Work required:
Write out the listing beneath this instruction in its entirety, exactly as it reads.

Given data:
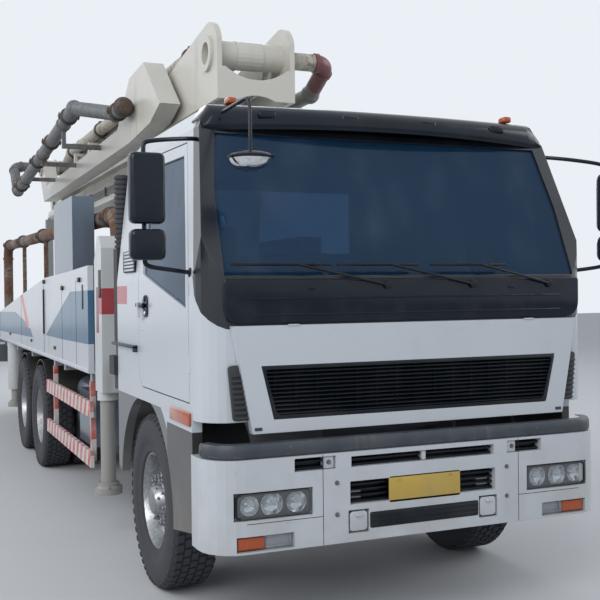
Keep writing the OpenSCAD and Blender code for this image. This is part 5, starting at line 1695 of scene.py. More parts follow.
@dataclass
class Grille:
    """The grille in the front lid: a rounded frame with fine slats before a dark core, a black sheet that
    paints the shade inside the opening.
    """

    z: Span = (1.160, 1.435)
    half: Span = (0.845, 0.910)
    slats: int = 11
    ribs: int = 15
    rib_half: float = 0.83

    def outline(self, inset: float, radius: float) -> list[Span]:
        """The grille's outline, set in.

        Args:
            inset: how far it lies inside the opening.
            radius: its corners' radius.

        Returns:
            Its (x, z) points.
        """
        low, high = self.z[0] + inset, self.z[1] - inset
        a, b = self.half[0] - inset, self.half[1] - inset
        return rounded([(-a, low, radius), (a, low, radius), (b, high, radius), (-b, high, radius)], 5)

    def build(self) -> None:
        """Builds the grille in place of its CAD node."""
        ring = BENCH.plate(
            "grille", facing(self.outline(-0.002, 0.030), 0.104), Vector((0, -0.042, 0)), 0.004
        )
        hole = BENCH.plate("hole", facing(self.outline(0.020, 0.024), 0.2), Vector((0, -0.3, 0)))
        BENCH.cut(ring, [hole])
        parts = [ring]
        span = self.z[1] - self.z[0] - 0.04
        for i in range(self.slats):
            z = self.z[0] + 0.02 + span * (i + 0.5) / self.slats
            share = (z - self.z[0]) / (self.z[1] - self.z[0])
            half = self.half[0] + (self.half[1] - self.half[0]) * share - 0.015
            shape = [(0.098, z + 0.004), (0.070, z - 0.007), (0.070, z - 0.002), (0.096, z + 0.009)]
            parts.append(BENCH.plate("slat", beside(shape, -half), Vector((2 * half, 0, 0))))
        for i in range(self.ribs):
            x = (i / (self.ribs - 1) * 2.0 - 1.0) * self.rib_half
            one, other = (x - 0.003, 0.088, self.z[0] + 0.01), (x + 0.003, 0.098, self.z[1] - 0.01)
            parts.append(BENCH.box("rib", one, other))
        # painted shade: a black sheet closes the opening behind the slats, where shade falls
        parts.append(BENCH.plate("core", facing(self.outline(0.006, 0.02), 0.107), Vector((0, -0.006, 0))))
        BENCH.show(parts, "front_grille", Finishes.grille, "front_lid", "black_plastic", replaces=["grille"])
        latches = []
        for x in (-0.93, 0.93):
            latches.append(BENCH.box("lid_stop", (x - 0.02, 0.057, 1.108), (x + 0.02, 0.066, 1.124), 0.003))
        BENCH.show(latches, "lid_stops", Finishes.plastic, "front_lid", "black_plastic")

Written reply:
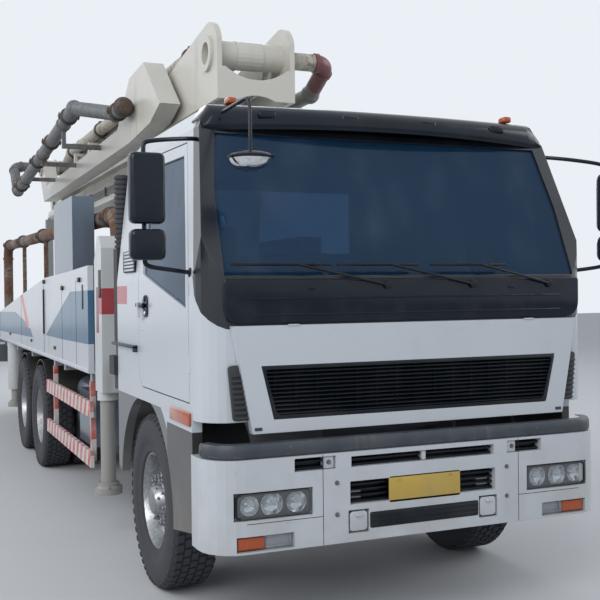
Keep writing the OpenSCAD and Blender code for this image. This is part 5, starting at line 1695 of scene.py. More parts follow.
@dataclass
class Grille:
    """The grille in the front lid: a rounded frame with fine slats before a dark core, a black sheet that
    paints the shade inside the opening.
    """

    z: Span = (1.160, 1.435)
    half: Span = (0.845, 0.910)
    slats: int = 11
    ribs: int = 15
    rib_half: float = 0.83

    def outline(self, inset: float, radius: float) -> list[Span]:
        """The grille's outline, set in.

        Args:
            inset: how far it lies inside the opening.
            radius: its corners' radius.

        Returns:
            Its (x, z) points.
        """
        low, high = self.z[0] + inset, self.z[1] - inset
        a, b = self.half[0] - inset, self.half[1] - inset
        return rounded([(-a, low, radius), (a, low, radius), (b, high, radius), (-b, high, radius)], 5)

    def build(self) -> None:
        """Builds the grille in place of its CAD node."""
        ring = BENCH.plate(
            "grille", facing(self.outline(-0.002, 0.030), 0.104), Vector((0, -0.042, 0)), 0.004
        )
        hole = BENCH.plate("hole", facing(self.outline(0.020, 0.024), 0.2), Vector((0, -0.3, 0)))
        BENCH.cut(ring, [hole])
        parts = [ring]
        span = self.z[1] - self.z[0] - 0.04
        for i in range(self.slats):
            z = self.z[0] + 0.02 + span * (i + 0.5) / self.slats
            share = (z - self.z[0]) / (self.z[1] - self.z[0])
            half = self.half[0] + (self.half[1] - self.half[0]) * share - 0.015
            shape = [(0.098, z + 0.004), (0.070, z - 0.007), (0.070, z - 0.002), (0.096, z + 0.009)]
            parts.append(BENCH.plate("slat", beside(shape, -half), Vector((2 * half, 0, 0))))
        for i in range(self.ribs):
            x = (i / (self.ribs - 1) * 2.0 - 1.0) * self.rib_half
            one, other = (x - 0.003, 0.088, self.z[0] + 0.01), (x + 0.003, 0.098, self.z[1] - 0.01)
            parts.append(BENCH.box("rib", one, other))
        # painted shade: a black sheet closes the opening behind the slats, where shade falls
        parts.append(BENCH.plate("core", facing(self.outline(0.006, 0.02), 0.107), Vector((0, -0.006, 0))))
        BENCH.show(parts, "front_grille", Finishes.grille, "front_lid", "black_plastic", replaces=["grille"])
        latches = []
        for x in (-0.93, 0.93):
            latches.append(BENCH.box("lid_stop", (x - 0.02, 0.057, 1.108), (x + 0.02, 0.066, 1.124), 0.003))
        BENCH.show(latches, "lid_stops", Finishes.plastic, "front_lid", "black_plastic")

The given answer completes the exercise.